● TASK DIRECTIONS
Using the data below, repeat all of it precisely.

● PROVIDED DATA
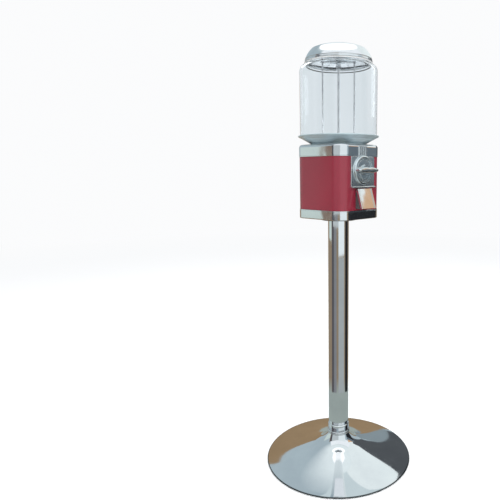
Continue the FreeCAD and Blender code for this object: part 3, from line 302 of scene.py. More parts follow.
FINISHES = {
    "chrome": chrome_plate("chrome", 0.0006),
    "spun_chrome": spun_chrome("spun_chrome"),
    # the foot's outer rim is painted dark, a painted shade where it meets the floor
    "foot_chrome": spun_chrome("foot_chrome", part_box("base_shell")[1].x - 0.0026),
    "red_enamel": red_enamel("red_enamel"),
    "satin_aluminium": spun_aluminium("satin_aluminium"),
    "clear_plastic": clear_plastic("clear_plastic"),
    "zinc": cast_zinc("zinc"),
    "steel": plated_steel("steel", (0.44, 0.45, 0.47), (0.58, 0.59, 0.6), 0.22, 0.4),
    "bright_steel": plated_steel("bright_steel", (0.66, 0.67, 0.69), (0.78, 0.79, 0.8), 0.12, 0.26),
    "brass": plated_steel("brass", (0.62, 0.44, 0.18), (0.78, 0.6, 0.3), 0.2, 0.38),
    "white_plastic": moulded_plastic("white_plastic", (0.66, 0.66, 0.62), (0.78, 0.78, 0.75)),
    # near black so that the chute mouth's cheek beside the flap shows as the dark shade the flap casts there:
    # painted shade
    "grey_plastic": moulded_plastic("grey_plastic", (0.05, 0.046, 0.047), (0.08, 0.073, 0.075)),
    "bristle": bristles("bristle"),
    "gasket": soft_rubber("gasket", (0.72, 0.73, 0.73), (0.84, 0.85, 0.85)),
    "cast_iron": sand_cast_iron("cast_iron"),
    "rubber": soft_rubber("rubber", (0.018, 0.018, 0.019), (0.04, 0.04, 0.042)),
}

for part in frame["record"]["subparts"]:
    data = frame["nodes"][part["node"]].data
    data.materials.clear()
    data.materials.append(FINISHES[part["material_slot"]])


# ---------------------------------------------------------------- mesh helpers


def arc(start, end, radius, step=ARC_STEP):
    """Points after start up to end on an arc; a positive radius turns left on the way."""
    (x0, y0), (x1, y1) = start, end
    dx, dy = x1 - x0, y1 - y0
    chord = math.hypot(dx, dy)
    size = max(abs(radius), chord / 2)
    rise = math.sqrt(max(size * size - chord * chord / 4, 0)) * (1 if radius > 0 else -1)
    cx, cy = (x0 + x1) / 2 - dy / chord * rise, (y0 + y1) / 2 + dx / chord * rise
    sweep = 2 * math.asin(min(chord / 2 / size, 1)) * (1 if radius > 0 else -1)
    first = math.atan2(y0 - cy, x0 - cx)
    count = max(2, math.ceil(abs(sweep) / step))
    return [
        (cx + size * math.cos(first + sweep * k / count), cy + size * math.sin(first + sweep * k / count))
        for k in range(1, count + 1)
    ]


def trace(points, step=ARC_STEP):
    """A closed outline as plain points. A point (x, y, radius) is reached by an arc."""
    path = []
    for k, point in enumerate(points):
        if len(point) == 3:
            path += arc(points[k - 1][:2], point[:2], point[2], step)
        else:
            path.append(point[:2])
    return path


def in_mm(points):
    """Points given in millimetres, as metres."""
    return [tuple(value * MM for value in point) for point in points]


def finish_mesh(node, bm, material=None):
    """Makes the object, gives it its node's finish, and lets it stand for the node."""
    bmesh.ops.recalc_face_normals(bm, faces=bm.faces)
    data = bpy.data.meshes.new(node)
    bm.to_mesh(data)
    bm.free()
    data.shade_smooth()
    data.set_sharp_from_angle(angle=SMOOTH_ANGLE)
    piece = bpy.data.objects.new(node, data)
    bpy.context.scene.collection.objects.link(piece)
    slot = next(p["material_slot"] for p in frame["record"]["subparts"] if p["node"] == node)
    data.materials.append(FINISHES[material or slot])
    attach(piece, frame["nodes"][node]["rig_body"])
    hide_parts(node)
    return piece


def ring_faces(bm, loops, closed=True):
    """Quads between each loop of vertices and the next."""
    pairs = list(zip(loops, loops[1:] + loops[:1])) if closed else list(zip(loops, loops[1:]))
    for first, second in pairs:
        for k in range(len(first)):
            after = (k + 1) % len(first)
            bm.faces.new((first[k], first[after], second[after], second[k]))


def lathe(bm, profile, steps=ROUND_STEPS, centre=(0, 0), axis="Z"):
    """Turns a closed (radius, height) profile. Along Y, the height is the distance forward."""
    loops = []
    for k in range(steps):
        c, s = math.cos(TURN * k / steps), math.sin(TURN * k / steps)
        if axis == "Z":
            loops.append([bm.verts.new((centre[0] + r * c, centre[1] + r * s, h)) for r, h in profile])
        else:
            loops.append([bm.verts.new((centre[0] + r * c, -h, centre[1] + r * s)) for r, h in profile])
    ring_faces(bm, loops)
    bmesh.ops.remove_doubles(bm, verts=bm.verts, dist=1e-6)


def turned(node, profile, steps=ROUND_STEPS, step=ARC_STEP, places=((0, 0),), material=None):
    """A turned piece from an outline in millimetres that stands for the node."""
    bm = bmesh.new()
    path = trace(in_mm(profile), step)
    for centre in places:
        lathe(bm, path, steps, centre)
    return finish_mesh(node, bm, material)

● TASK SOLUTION
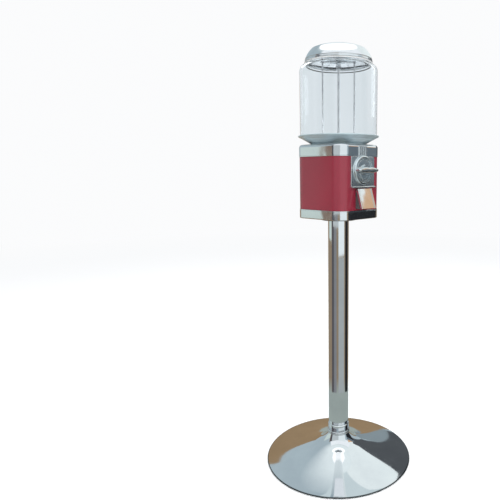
Continue the FreeCAD and Blender code for this object: part 3, from line 302 of scene.py. More parts follow.
FINISHES = {
    "chrome": chrome_plate("chrome", 0.0006),
    "spun_chrome": spun_chrome("spun_chrome"),
    # the foot's outer rim is painted dark, a painted shade where it meets the floor
    "foot_chrome": spun_chrome("foot_chrome", part_box("base_shell")[1].x - 0.0026),
    "red_enamel": red_enamel("red_enamel"),
    "satin_aluminium": spun_aluminium("satin_aluminium"),
    "clear_plastic": clear_plastic("clear_plastic"),
    "zinc": cast_zinc("zinc"),
    "steel": plated_steel("steel", (0.44, 0.45, 0.47), (0.58, 0.59, 0.6), 0.22, 0.4),
    "bright_steel": plated_steel("bright_steel", (0.66, 0.67, 0.69), (0.78, 0.79, 0.8), 0.12, 0.26),
    "brass": plated_steel("brass", (0.62, 0.44, 0.18), (0.78, 0.6, 0.3), 0.2, 0.38),
    "white_plastic": moulded_plastic("white_plastic", (0.66, 0.66, 0.62), (0.78, 0.78, 0.75)),
    # near black so that the chute mouth's cheek beside the flap shows as the dark shade the flap casts there:
    # painted shade
    "grey_plastic": moulded_plastic("grey_plastic", (0.05, 0.046, 0.047), (0.08, 0.073, 0.075)),
    "bristle": bristles("bristle"),
    "gasket": soft_rubber("gasket", (0.72, 0.73, 0.73), (0.84, 0.85, 0.85)),
    "cast_iron": sand_cast_iron("cast_iron"),
    "rubber": soft_rubber("rubber", (0.018, 0.018, 0.019), (0.04, 0.04, 0.042)),
}

for part in frame["record"]["subparts"]:
    data = frame["nodes"][part["node"]].data
    data.materials.clear()
    data.materials.append(FINISHES[part["material_slot"]])


# ---------------------------------------------------------------- mesh helpers


def arc(start, end, radius, step=ARC_STEP):
    """Points after start up to end on an arc; a positive radius turns left on the way."""
    (x0, y0), (x1, y1) = start, end
    dx, dy = x1 - x0, y1 - y0
    chord = math.hypot(dx, dy)
    size = max(abs(radius), chord / 2)
    rise = math.sqrt(max(size * size - chord * chord / 4, 0)) * (1 if radius > 0 else -1)
    cx, cy = (x0 + x1) / 2 - dy / chord * rise, (y0 + y1) / 2 + dx / chord * rise
    sweep = 2 * math.asin(min(chord / 2 / size, 1)) * (1 if radius > 0 else -1)
    first = math.atan2(y0 - cy, x0 - cx)
    count = max(2, math.ceil(abs(sweep) / step))
    return [
        (cx + size * math.cos(first + sweep * k / count), cy + size * math.sin(first + sweep * k / count))
        for k in range(1, count + 1)
    ]


def trace(points, step=ARC_STEP):
    """A closed outline as plain points. A point (x, y, radius) is reached by an arc."""
    path = []
    for k, point in enumerate(points):
        if len(point) == 3:
            path += arc(points[k - 1][:2], point[:2], point[2], step)
        else:
            path.append(point[:2])
    return path


def in_mm(points):
    """Points given in millimetres, as metres."""
    return [tuple(value * MM for value in point) for point in points]


def finish_mesh(node, bm, material=None):
    """Makes the object, gives it its node's finish, and lets it stand for the node."""
    bmesh.ops.recalc_face_normals(bm, faces=bm.faces)
    data = bpy.data.meshes.new(node)
    bm.to_mesh(data)
    bm.free()
    data.shade_smooth()
    data.set_sharp_from_angle(angle=SMOOTH_ANGLE)
    piece = bpy.data.objects.new(node, data)
    bpy.context.scene.collection.objects.link(piece)
    slot = next(p["material_slot"] for p in frame["record"]["subparts"] if p["node"] == node)
    data.materials.append(FINISHES[material or slot])
    attach(piece, frame["nodes"][node]["rig_body"])
    hide_parts(node)
    return piece


def ring_faces(bm, loops, closed=True):
    """Quads between each loop of vertices and the next."""
    pairs = list(zip(loops, loops[1:] + loops[:1])) if closed else list(zip(loops, loops[1:]))
    for first, second in pairs:
        for k in range(len(first)):
            after = (k + 1) % len(first)
            bm.faces.new((first[k], first[after], second[after], second[k]))


def lathe(bm, profile, steps=ROUND_STEPS, centre=(0, 0), axis="Z"):
    """Turns a closed (radius, height) profile. Along Y, the height is the distance forward."""
    loops = []
    for k in range(steps):
        c, s = math.cos(TURN * k / steps), math.sin(TURN * k / steps)
        if axis == "Z":
            loops.append([bm.verts.new((centre[0] + r * c, centre[1] + r * s, h)) for r, h in profile])
        else:
            loops.append([bm.verts.new((centre[0] + r * c, -h, centre[1] + r * s)) for r, h in profile])
    ring_faces(bm, loops)
    bmesh.ops.remove_doubles(bm, verts=bm.verts, dist=1e-6)


def turned(node, profile, steps=ROUND_STEPS, step=ARC_STEP, places=((0, 0),), material=None):
    """A turned piece from an outline in millimetres that stands for the node."""
    bm = bmesh.new()
    path = trace(in_mm(profile), step)
    for centre in places:
        lathe(bm, path, steps, centre)
    return finish_mesh(node, bm, material)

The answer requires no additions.